In my applied positive psychologist mind, the relationship between the two reminds me of the relationship between happiness and meaning (for more, see here and here). Happiness is like success in that it is about the momentary and often fleeting experience of subjective well-being or an individual's sense of achievement. However, mastery and meaning act as the strong, sustainable building blocks of our life's narrative and therefore contribute to what is a more deep-seated understanding of our entire purpose. Meaning and mastery have a more solid presence and are future-oriented. Happiness and success, on the other hand, are like those small but crucial fueling stations along the course of an ultra-long distance run. While sucess is about hitting the bull's eye, mastery means to be able to do it again and a agian. They key therefore, is in pushing beyond mere success and embracing numerous failures as we progress toward excellency in what we are doing.
Just like sisu, perhaps mastery (with its inherent expectation that there is something more to us than meets the eye) is essentially about prospection and seeing beyond the limitations of our current situation. It is about waking up morning after morning, not complaining but doing what must be done - until we see the gorgeous long-awaited rise of the brand new day we have been waiting for. In the words of research psychologist Angela Duckworth:
"If you want to reach your potential and live meaningfully and make a contribution to the world, then find something you care about, surround yourself with supportive people who will give you honest feedback, and practice, practice, practice through all the daily, small deaths."

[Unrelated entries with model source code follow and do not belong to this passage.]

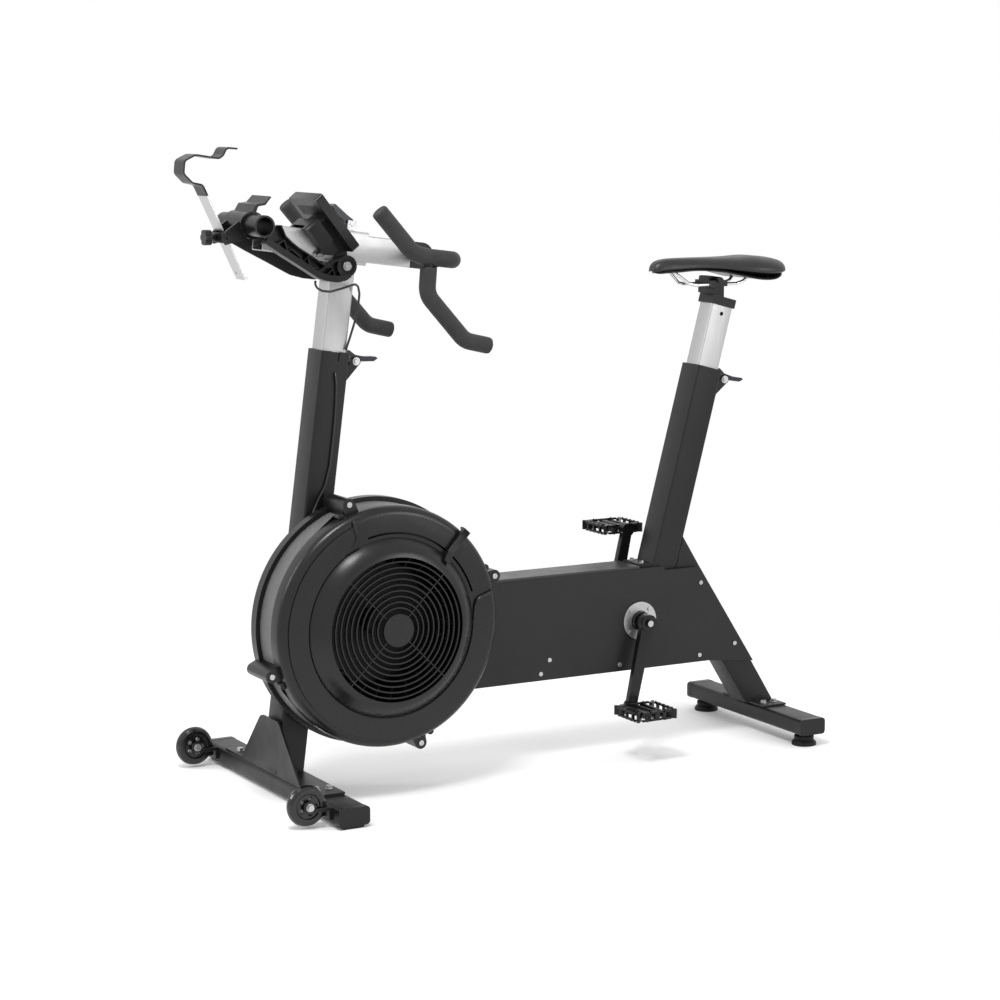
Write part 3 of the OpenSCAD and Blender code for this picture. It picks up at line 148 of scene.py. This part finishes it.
class Nodes:
    """Short names for building a node tree."""

    def __init__(self, name):
        self.material = bpy.data.materials.new(name)
        self.material.use_nodes = True
        self.tree = self.material.node_tree
        self.shader = self.tree.nodes["Principled BSDF"]
        self.place = self.tree.nodes.new("ShaderNodeTexCoord").outputs["Object"]

    def link(self, a, b):
        self.tree.links.new(a, b)

    def add(self, kind, values=None, links=None, **settings):
        node = self.tree.nodes.new("ShaderNode" + kind)
        for key, value in settings.items():
            setattr(node, key, value)
        for key, value in (values or {}).items():
            node.inputs[key].default_value = value
        for key, value in (links or {}).items():
            self.link(value, node.inputs[key])
        return node

    def fill(self, node, values):
        """Sets a node's inputs in turn, each to a constant or to another node's output."""
        for i, value in enumerate(values):
            if isinstance(value, (int, float, tuple)):
                node.inputs[i].default_value = value
            else:
                self.link(value, node.inputs[i])
        return node

    def math(self, operation, *values):
        return self.fill(self.add("Math", operation=operation), values).outputs["Value"]

    def vector_math(self, operation, *values):
        return self.fill(self.add("VectorMath", operation=operation), values)

    def offset(self, point):
        """The way from a point to the place on the surface."""
        return self.vector_math("SUBTRACT", self.place, tuple(point)).outputs["Vector"]

    def noise(self, scale, detail=3.0, stretch=None, turn=(0, 0, 0)):
        place = self.place
        if stretch:
            place = self.add("Mapping", {"Scale": stretch, "Rotation": turn},
                             {"Vector": place}).outputs["Vector"]
        return self.add("TexNoise", {"Scale": scale, "Detail": detail},
                        {"Vector": place}).outputs["Fac"]

    def ramp(self, value, low, high, out_low, out_high):
        return self.add("MapRange", {"From Min": low, "From Max": high, "To Min": out_low,
                                     "To Max": out_high}, {"Value": value}).outputs["Result"]

    def mix(self, share, a, b):
        node = self.add("Mix", data_type="RGBA")
        self.link(share, node.inputs["Factor"])
        for key, value in (("A", a), ("B", b)):
            sockets = [s for s in node.inputs if s.name == key and s.type == "RGBA"]
            if isinstance(value, tuple):
                sockets[0].default_value = value
            else:
                self.link(value, sockets[0])
        return [s for s in node.outputs if s.type == "RGBA"][0]

    def cloudy(self, value, color, low, high):
        """A colour that wanders between two shades of itself as a noise does."""
        return self.mix(self.ramp(value, 0.3, 0.7, 0, 1), shade(color, low), shade(color, high))

    def bump(self, height, strength, distance):
        return self.add("Bump", {"Strength": strength, "Distance": distance},
                        {"Height": height}).outputs["Normal"]

    def blend_shaders(self, share, first, second):
        both = self.fill(self.add("MixShader"), (share, first, second))
        self.link(both.outputs["Shader"], self.tree.nodes["Material Output"].inputs["Surface"])

    def out(self, **sockets):
        for key, value in sockets.items():
            socket = self.shader.inputs[key.replace("_", " ")]
            if isinstance(value, (int, float, tuple)):
                socket.default_value = value
            else:
                self.link(value, socket)
        return self.material


def grey(level):
    return (level, level, level, 1.0)


def shade(color, factor):
    return tuple(min(1.0, c * factor) for c in color[:3]) + (1.0,)


def paint_edge_highlight(n, base, amount):
    """Paints a paler grey along a coat's edges, in patches: a painted highlight."""
    round_normal = n.add("Bevel", {"Radius": 0.0016}, samples=4).outputs["Normal"]
    flat_normal = n.add("NewGeometry").outputs["Normal"]
    agree = n.vector_math("DOT_PRODUCT", round_normal, flat_normal).outputs["Value"]
    edge = n.ramp(agree, 0.995, 0.90, 0, amount)
    patch = n.ramp(n.noise(60, 4), 0.42, 0.62, 0.1, 1)
    # Painted highlight: the edges are mixed toward a paler grey
    return n.mix(n.math("MULTIPLY", edge, patch), base, grey(0.16))


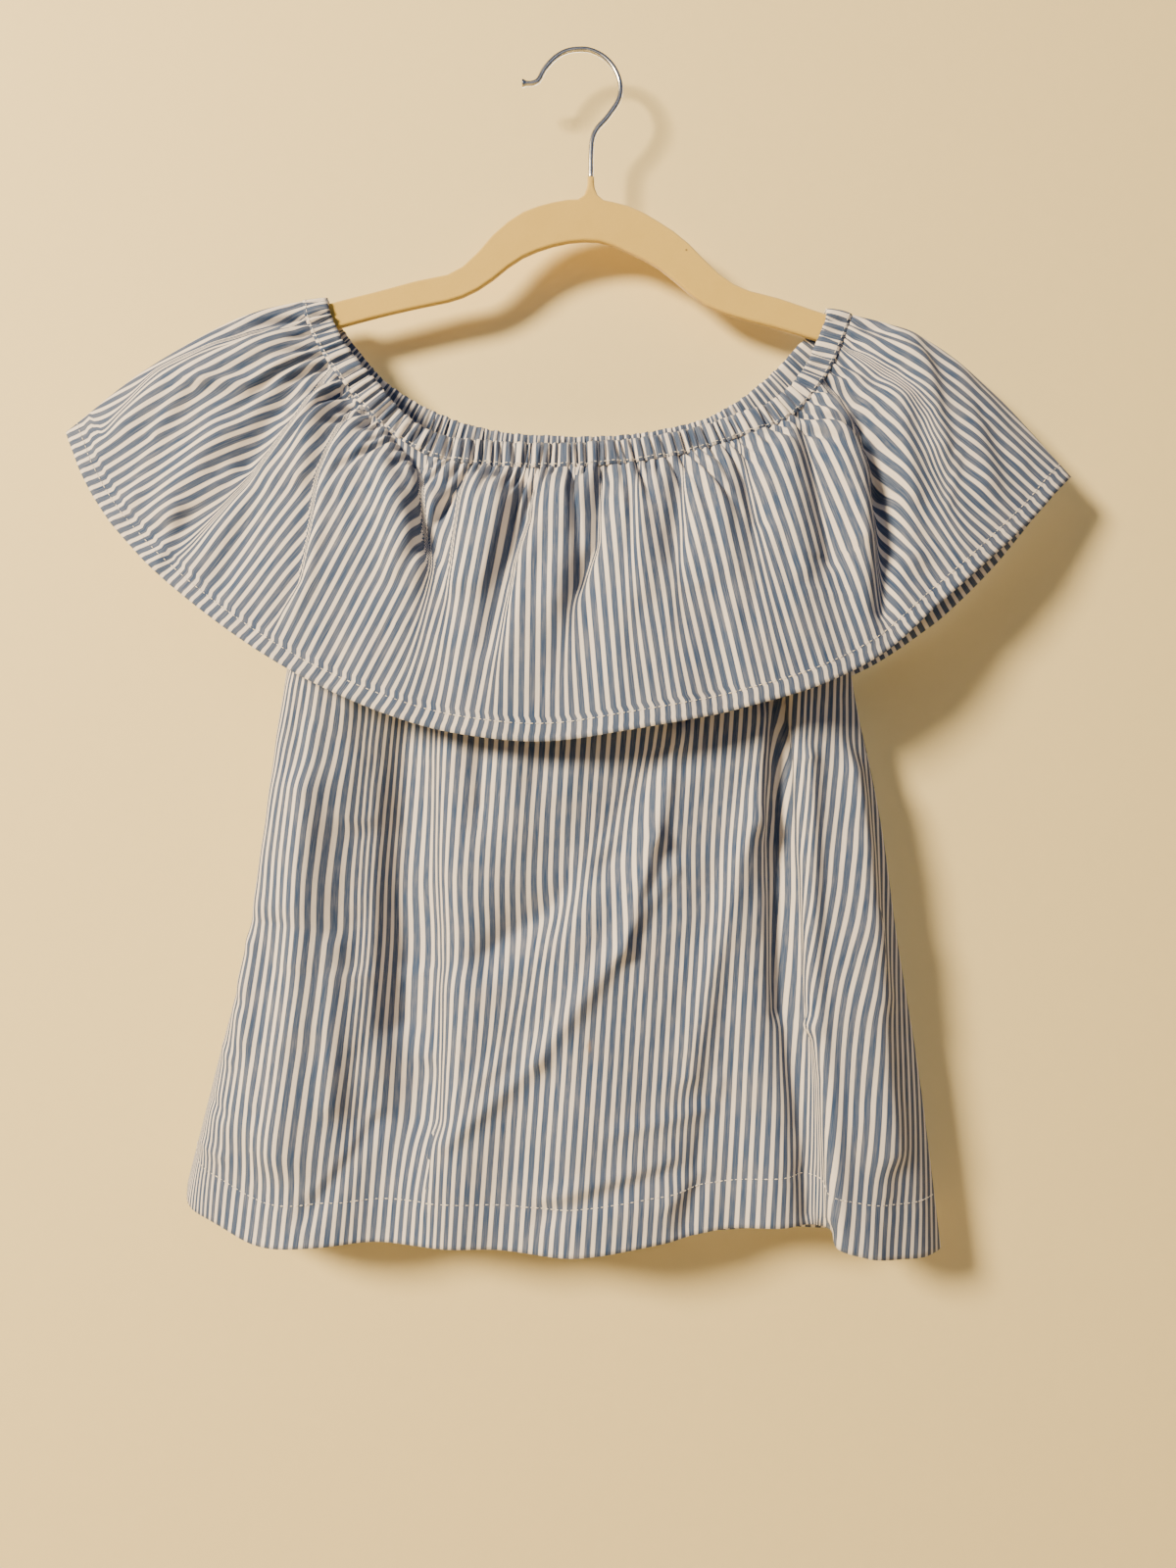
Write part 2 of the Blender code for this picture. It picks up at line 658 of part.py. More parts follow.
def main():
    for obj in list(bpy.data.objects):
        bpy.data.objects.remove(obj)
    collection = bpy.data.collections.new(NAME)
    bpy.context.scene.collection.children.link(collection)
    panel_cloth = surface("striped_cotton_panel", (0.50, 0.60, 0.70), 0.85)
    ruffle_cloth = surface("striped_cotton_ruffle", (0.55, 0.64, 0.74), 0.85)
    casing_cloth = surface("striped_cotton_casing", (0.60, 0.68, 0.76), 0.85)
    flock = surface("cream_flock", (0.66, 0.53, 0.34), 0.95)
    chrome = surface("chromed_wire", (0.62, 0.62, 0.60), 0.2, 1.0)
    hanger_body(flock, collection)
    hanger_hook(chrome, collection)
    neck_casing("neck_casing_front", FRONT, casing_cloth, collection)
    neck_casing("neck_casing_back", BACK, casing_cloth, collection)
    ruffle_front = ruffle_grid(FRONT, RUFFLE_COLUMNS, RUFFLE_ROWS)
    ruffle_back = ruffle_grid(BACK, RUFFLE_COLUMNS, RUFFLE_ROWS)
    cloth_panel("ruffle_front", ruffle_front, FRONT, ruffle_cloth, collection)
    cloth_panel("ruffle_back", ruffle_back, BACK, ruffle_cloth, collection)
    body_front = body_grid(FRONT, BODY_FRONT_COLUMNS, BODY_FRONT_ROWS)
    body_back = body_grid(BACK, BODY_BACK_COLUMNS, BODY_BACK_ROWS)
    cloth_panel("body_front", body_front, FRONT, panel_cloth, collection)
    cloth_panel("body_back", body_back, BACK, panel_cloth, collection)


main()
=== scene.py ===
"""Striped off-shoulder top with a deep gathered flounce, dressed on its hanger.

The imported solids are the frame. Each panel of cloth is made again here on the same outer face, finer,
with its small gathers, creases and stripes. Units are metres, and the tables are in millimetres.
"""

import math

import bmesh
import bpy
import numpy as np
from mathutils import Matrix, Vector


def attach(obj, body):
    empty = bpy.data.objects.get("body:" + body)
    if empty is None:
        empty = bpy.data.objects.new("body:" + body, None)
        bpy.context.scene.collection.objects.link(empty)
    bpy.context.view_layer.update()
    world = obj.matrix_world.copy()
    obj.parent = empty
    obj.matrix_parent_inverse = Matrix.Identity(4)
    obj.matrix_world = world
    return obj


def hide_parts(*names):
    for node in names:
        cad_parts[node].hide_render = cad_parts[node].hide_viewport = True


bl_info = {
    "name": "Striped off-shoulder top",
    "version": (1, 0, 0),
    "blender": (4, 5, 0),
    "location": "View3D > Sidebar > Top",
    "description": "Makes the cloth, stitches, hanger and stage of a striped off-shoulder top",
    "category": "Object",
}

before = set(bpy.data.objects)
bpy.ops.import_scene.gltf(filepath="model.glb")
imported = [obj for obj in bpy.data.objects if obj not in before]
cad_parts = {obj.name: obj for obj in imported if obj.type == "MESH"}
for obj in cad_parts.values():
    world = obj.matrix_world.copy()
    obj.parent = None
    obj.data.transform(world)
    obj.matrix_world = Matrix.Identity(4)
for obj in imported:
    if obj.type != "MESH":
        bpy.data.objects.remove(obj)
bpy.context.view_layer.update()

MM = 0.001
FRONT = -1.0
BACK = 1.0
BODY = "root"

# Cloth
SEAM_GAP = 0.3 * MM
BODY_TUCK = 1.9 * MM
SIDE_ROUND = 4.5 * MM
END_CROWDING = 0.3
EDGE_FADE = 0.04

# How far the gathers push the ruffle off the body, and where down its depth that is greatest
PUFF = {FRONT: 6.0 * MM, BACK: 3.5 * MM}
PUFF_RISE = 0.6

# Elastic neck casing
CASING_THICK = 2.6 * MM
CASING_GATHERS = 68

# Hanger
HANGER_THICK = 5.5 * MM
HANGER_EDGE = 1.4 * MM
HANGER_STEP = 10.0 * MM
WIRE = 3.5 * MM
NECK_TOP = -83.3 * MM
HOOK_FOOT = -83.0 * MM
HOOK_POINTS = 150
HOOK_SIDES = 16


def table(columns, *rows):
    """Named columns, one row of numbers for each section, fold or point."""
    return {name: np.array([row[i] for row in rows], float) for i, name in enumerate(columns.split())}


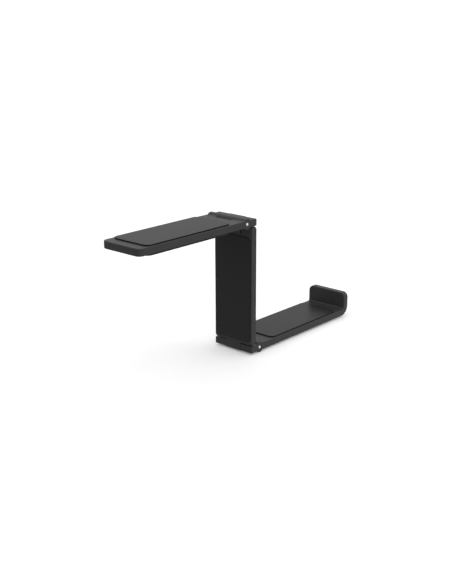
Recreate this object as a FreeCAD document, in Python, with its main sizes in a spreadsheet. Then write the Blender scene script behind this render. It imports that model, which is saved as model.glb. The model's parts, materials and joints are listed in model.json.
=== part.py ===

Lewis' book invites us to take a closer look into our ambitions and daily routines, and see where we stand in regard to our understanding of the true meaning of failure, as well our actions in relation to success vs. mastery. The book is highly recommended for anyone interested in deepening their understanding of how to transform their barriers into frontiers.
You were born for greatness. Now choose your artistry and get to work!